La démocratisation des exosquelettes dans les usines se fait attendre. Il faut dire que l’enjeu est majeur. Car, en France, 87% des maladies professionnelles sont des troubles musculosquelettiques (TMS). Pour rappel, les troubles musculosquelettiques se manifestent par des douleurs et des gênes dans les mouvements. Des gênes qui peuvent entraîner à terme une incapacité au travail. Avec pour résultat baisse de productivité, souffrance et arrêts maladie. Les usines et ateliers en sont les principaux pourvoyeurs. Parmi les pistes évoquées pour améliorer la situation, les exosquelettes reviennent souvent dans la conversation.
Il faut dire que dire même l’Union Européenne en a officiellement vanté les mérites et l’efficacité. Pourtant, les difficultés à leur démocratisation demeurent. Lourds, parfois gênants, ils peinent encore à convaincre le plus grand nombre. Pour pallier cela, les fabricants d’exosquelettes optimisent continuellement l’ergonomie de leurs dispositifs. Ils proposent ainsi de plus en plus des modèles plus légers et polyvalents. Actifs ou passifs. Zoom sur cette nouvelle génération d’exosquelettes, censées envahir, enfin, les usines et les ateliers.
Vers des matériaux plus performants
Les exosquelettes font l’objet de constantes améliorations. « Tout l’enjeu de leur développement est de résoudre cette contradiction : ils doivent être suffisamment performants pour aider les opérateurs et suffisamment simples », détaille Yann Perrot, chef du service de robotique interactive au CEA List (laboratoire d’intégration des systèmes et des technologies). En effet, plus un exosquelette est complexe, plus son poids et son coût augmentent. Ce qui le rend soit inaccessible soit difficile ou même dangereux à porter. L’INRS préconise d’ailleurs de ne pas traiter les exosquelettes à la légère. Une solide formation est notamment recommandée pour éviter les accidents des travailleurs et d’autrui.
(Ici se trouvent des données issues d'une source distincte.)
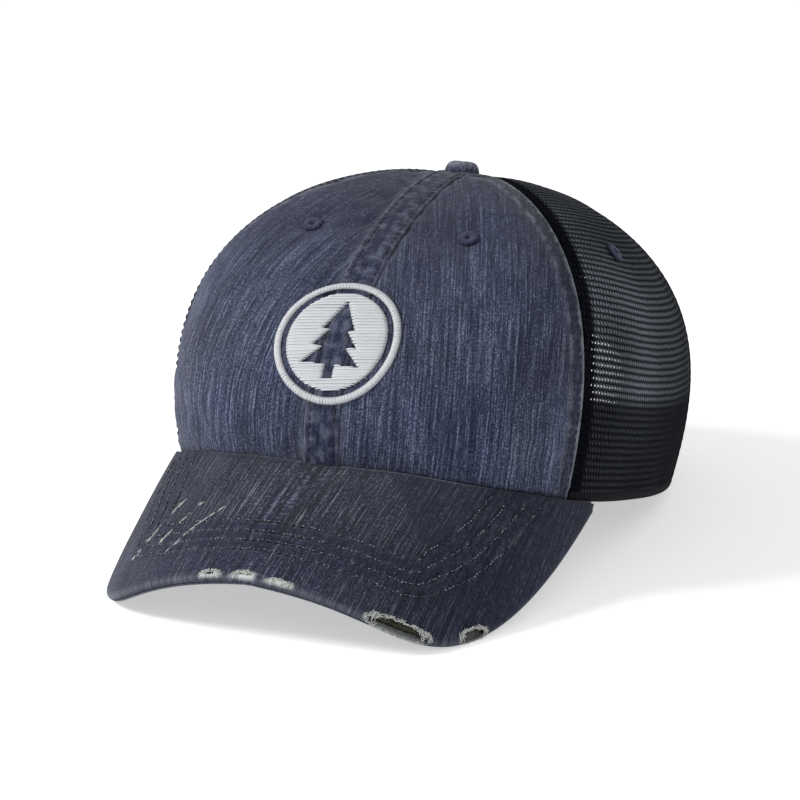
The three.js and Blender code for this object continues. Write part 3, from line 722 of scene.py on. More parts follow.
def front_panel(side, sign, columns=76, rows=128):
    panel = Panel(0.0, FRONT_SEAM)
    u, v = np.meshgrid(np.linspace(0, 1, columns)[::sign], np.linspace(0, 1, rows))
    y = v * panel.length
    half = panel.half_width(y)
    inner_edge, outer_edge = u * 2 * half, (1 - u) * 2 * half
    x = np.clip((2 * u - 1) * half, SEAM_GAP - half, np.maximum(half - SEAM_GAP, SEAM_GAP + 0.05 - half))
    arc, climb = panel.place(x, y)
    pull = np.clip(np.minimum(inner_edge / 14, np.minimum(outer_edge / 10, y / 12)), 0, 1)
    lift = front_folds(sign, x, y, climb, outer_edge, pull)
    eye_arc, eye_height = EYELETS["front"]
    hole = on_crown(sign * eye_arc, climb_at_height(eye_arc, eye_height))
    lift = lift + settled(sign * arc, climb, lift, hole) * np.clip(pull + 0.2, 0, 1)
    outer, inner = off_crown(sign * arc, climb, lift), off_crown(sign * arc, climb, lift - DENIM_THICK)
    keep = np.linalg.norm((outer[:-1, :-1] + outer[1:, 1:]) / 2 - hole, axis=-1) > EYELET_CUT
    layers = front_layers(sign, x, y, climb, inner_edge, outer_edge)
    name = f"front_panel_{side}"
    sheet(f"{name}_denim", outer, inner, M_FRONT, layers, [name], keep)
    # two rows of topstitching beside the mesh
    threads = Threads()
    for inset in PANEL_ROWS:
        ys = np.arange(3.0, panel.length - 6, 0.25)
        ys = ys[2 * panel.half_width(ys) > inset + 6]
        arc, climb = panel.place(panel.half_width(ys) - inset, ys)
        sew(threads, sign * arc, climb, 0.52, PANEL_STITCH)
    threads.build(f"front_seam_stitches_{side}", M_NAVY, "indigo")


for side, sign in SIDES:
    front_panel(side, sign)

# ---- mesh panels ----


def outside_arch(arc, climb, margin=0.6):
    """True outside the rear arch opening."""
    across = (HALF_RIM - np.abs(wrap(arc))) / (ARCH_HALF + margin)
    over = np.maximum(0, climb) / (ARCH_HEIGHT + margin)
    return np.abs(across) ** ARCH_SQUARENESS + over**ARCH_SQUARENESS > 1


def yarn_highlight(x, y, edge):
    """How strongly the proud yarns are painted pale as highlight: more above the sweatband and away from the
    seam tapes, less towards the back.
    """
    rising = 0.2 + 0.8 * np.clip((y - BAND_HIGH) / 6, 0, 1) - 0.45 * np.clip((y - 75) / 50, 0, 1)
    taped = 0.04 + 0.96 * smoothstep(edge, 5.0, 8.5)
    return rising * taped * (1 - 0.7 * smoothstep(x, -20, 45)) * (0.85 + 0.2 * soft(x, y, 0.0))


def net_cells(panel):
    """Foot, head and height of each whole opening's middle line, in rows that lean in turn."""
    count = int(2 * (float(panel.half_widths.max()) + 2) / NET_ACROSS) + 3
    column, row = np.meshgrid(np.arange(count), np.arange(int(panel.length / NET_UP)))
    odd = row % 2
    x_low = (column - count / 2 + 0.75 * odd) * NET_ACROSS
    x_high = x_low + (1 - 2 * odd) * NET_ACROSS / 4
    y_low = 0.25 + row * NET_UP
    x, y = (x_low + x_high) / 2, y_low + NET_UP / 2
    inside = (np.abs(x) < panel.half_width(y) - 0.5) & (y < panel.length - 1)
    inside &= outside_arch(*panel.place(x, y))
    return [values[inside][:, None] for values in (x_low, x_high, y_low)]


def net_layers():
    """Eight places round a cell, as (across, share of its height), and how far each ring stands out."""
    ring = np.array([0, 1, 1, 1, 0, -1, -1, -1]) * NET_ACROSS / 2, np.array([1, 1, 0.5, 0, 0, 0, 0.5, 1])
    open_x = np.array([0, 0.74, 1, 0.74, 0, -0.74, -1, -0.74]) * (NET_ACROSS - NET_SIDE_YARN) / 2
    open_v = 0.5 + np.array([1, 0.78, 0, -0.78, -1, -0.78, 0, 0.78]) * (NET_UP - NET_ROW_YARN) / (2 * NET_UP)
    middle = ring[0] * 0.45 + open_x * 0.55, ring[1] * 0.45 + open_v * 0.55
    return (*ring, 1.0), (*middle, 0.75), (open_x, open_v, 0.0), (*ring, -1.0)


def net_faces(cells, layers, sides=8):
    """Quads that join each layer of each cell to the next."""
    first = (np.arange(cells) * sides * layers)[:, None]
    k, after = np.arange(sides), (np.arange(sides) + 1) % sides
    levels = [(first + sides * level, first + sides * (level + 1)) for level in range(layers - 1)]
    joined = [np.stack([low + k, high + k, high + after, low + after], -1) for low, high in levels]
    return np.concatenate([quads.reshape(-1, 4) for quads in joined])


def net_panel(name, start, end, sign, seed):
    """Knitted mesh of rounded yarns between its openings."""
    panel = Panel(start, end)
    x_low, x_high, y_low = net_cells(panel)
    wobble, slack, slip = Waves(seed, 30), Waves(seed + 20, 14, dims=2), Waves(seed + 40, 5, dims=2)
    points, grain, wear = [], [], []
    for px, pv, level in net_layers():
        x, y = x_low * (1 - pv) + x_high * pv + px, y_low + NET_UP * pv
        x, y = (
            x + 0.25 * slack(x, y) + 0.12 * slip(x, y),
            y + 0.07 * slack(y + 90, x) + 0.06 * slip(y + 50, x),
        )
        limit = panel.half_width(y) - SEAM_GAP
        x = np.clip(x, -limit, limit)
        edge = limit - np.abs(x)
        arc, climb = panel.place(x, np.clip(y, 0.25, panel.length))
        lift = 0.22 * wobble(x, y, 0.0) * np.clip(edge / 15, 0, 1)
        points.append(off_crown(sign * arc, climb, -0.5 + NET_DEPTH * level + lift))
        grain.append(np.stack([x + 300 * seed, y, np.full_like(x, level)], -1))
        # painted highlight: the front of each side yarn, mid-way up, gets the pale mark through the wear
        # layer
        wear.append(np.sin(math.pi * pv) ** 2 * (level > 0.5) * (np.abs(px) > 0.3) * yarn_highlight(x, y, edge))
    faces = net_faces(len(x_low), len(points))
    points, grain = (np.stack(values, 1).reshape(-1, 3) for values in (points, grain))
    # cells squeezed against a seam fold flat: leave out what has no area
    quad = points[faces]
    area = np.linalg.norm(np.cross(quad[:, 2] - quad[:, 0], quad[:, 3] - quad[:, 1]), axis=1)
    first, number = weld(points, 0.02)
    layers = {"grain": grain[first], "wear": np.stack(wear, 1).reshape(-1)[first]}
    faces = number[faces[area > 1e-3][:, ::sign]]
    build(f"{name}_mesh", points[first], [faces], M_NET, layers, [name])


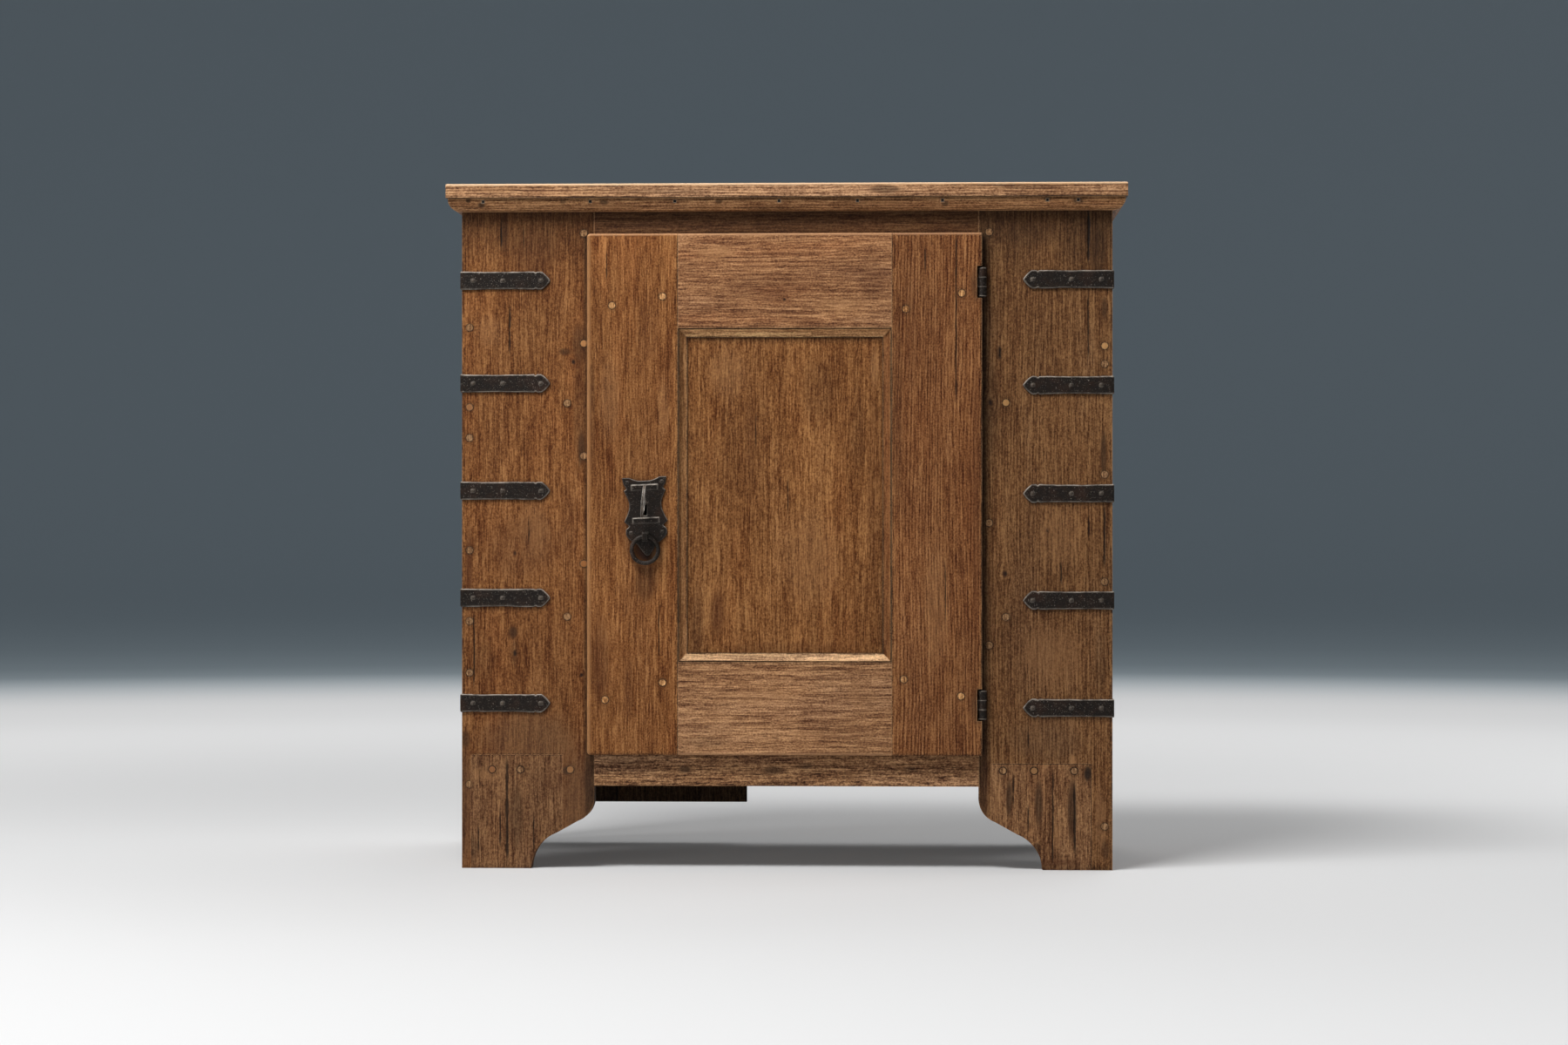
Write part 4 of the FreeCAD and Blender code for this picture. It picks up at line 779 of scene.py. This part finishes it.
def make_studio():
    """A round floor that sweeps up into a wall on every side."""
    profile = [(DISC_RADIUS, 0.0), (FLAT_RADIUS, 0.0)]
    for step in range(1, CURVE_STEPS + 1):
        angle = math.pi / 2 * step / CURVE_STEPS
        profile.append((FLAT_RADIUS + CURVE_RADIUS * math.sin(angle),
                        CURVE_RADIUS - CURVE_RADIUS * math.cos(angle)))
    profile.append((FLAT_RADIUS + CURVE_RADIUS, WALL_HEIGHT))
    build = bmesh.new()
    rows = []
    for radius, height in profile:
        angles = [math.tau * step / ROUND_STEPS for step in range(ROUND_STEPS)]
        rows.append([
            build.verts.new((radius * math.cos(angle), radius * math.sin(angle),
                             height - FLOOR_DROP))
            for angle in angles
        ])
    build.faces.new(rows[0])
    for low, high in zip(rows, rows[1:]):
        for step in range(ROUND_STEPS):
            after = (step + 1) % ROUND_STEPS
            build.faces.new((low[step], high[step], high[after], low[after]))
    mesh = smooth_mesh("studio_sweep", build)
    mesh.materials.append(studio_material())
    link("studio_sweep", mesh)


def lamp(name, place, aim, size, power):
    data = bpy.data.lights.new(name, "AREA")
    data.shape = "RECTANGLE"
    data.size, data.size_y = size
    data.energy = power
    item = link(name, data)
    item.location = place
    direction = Vector(aim) - Vector(place)
    item.rotation_euler = direction.to_track_quat("-Z", "Y").to_euler()


make_studio()
lamp("key_light", (-0.9, -1.45, 3.2), (0, -0.19, 0.45), (1.5, 0.8), 122)
lamp("side_light", (-2.6, -0.9, 1.5), (-0.2, -0.2, 0.6), (0.5, 1.4), 14)
lamp("fill_light", (-2.2, -3.4, 1.3), (0, 0, 0.5), (1.6, 1.6), 12)
lamp("back_light", (0.6, 1.6, 2.6), (0, 0, 0.6), (2.0, 1.4), 28)
lamp("right_light", (2.8, 0.9, 1.5), (0.45, 0.0, 0.45), (1.4, 1.4), 20)
SCENE.world = bpy.data.worlds.new("studio_world")
SCENE.world.use_nodes = True
sky = SCENE.world.node_tree.nodes["Background"].inputs
sky["Color"].default_value = (1, 1, 1, 1)
sky["Strength"].default_value = 0.12
SCENE.view_settings.view_transform = "Standard"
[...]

Au cours des dernières années, les innovations se sont justement concentrées sur le problème du poids. « En 2013, les exosquelettes pesaient entre 10 et 12 kg, rappelle Jean-Jacques Atain Kouadio, expert d’assistance à l’Institut national de recherche et de sécurité (INRS). Aujourd’hui, on se rapproche des 2-3 kg. »
Ce spectaculaire allégement est notamment dû à un changement de matériaux. Les ressorts en acier ont peu à peu remplacé ceux en carbone. De plus, les fabricants se concentrent de plus en plus sur des dispositifs très spécialisés qui n’assistent qu’une partie du corps. Mais avec une plus grande efficacité. Les exosquelettes posturaux, par exemple, ne peuvent pas porter des charges excessivement lourdes. Mais ils permettent au travailleur de limiter sa fatigue lorsqu’il doit répéter les positions non naturelles. Plusieurs modèles sont capables de supporter une charge allant de 500 grammes à 4 kilos. Certains équipements passifs peuvent soutenir des charges allant jusqu’à 25 kilogrammes.
Une nouveauté majeure : l’assistance progressive
Les exosquelettes fonctionnent principalement selon le principe d’iso-élasticité. Le système permet de transporter une charge plus facilement et réduisant les effets de la gravité. On ne vous fera pas l’injure de vous rappeler ce principe physique découvert par Isaac Newton. L’une des architectures iso-élastiques les plus répandues est celle du « parallélogramme déformable ». Cependant, ce fonctionnement s’avère encore déficient quand le travailleur doit saisir puis poser des charges à un rythme élevé. C’est ainsi qu’a été imaginée l’assistance progressive. Le bras mécanique développe un effort différent selon sa position. Ainsi, pas d’aide lorsque les bras du travailleur sont baissés. Mais une assistance maximale lorsqu’ils sont en hauteur.
Selon une étude publiée par le cabinet ABI Research, le marché des exosquelettes devrait passer de 192 millions de dollars à presque 6 milliards. Le tout entre 2018 et 2028. Mais ce n’est qu’au prix d’innovations techniques que ce boom se réalisera. Et fera baisser drastiquement les maladies professionnelles dans les usines et ateliers.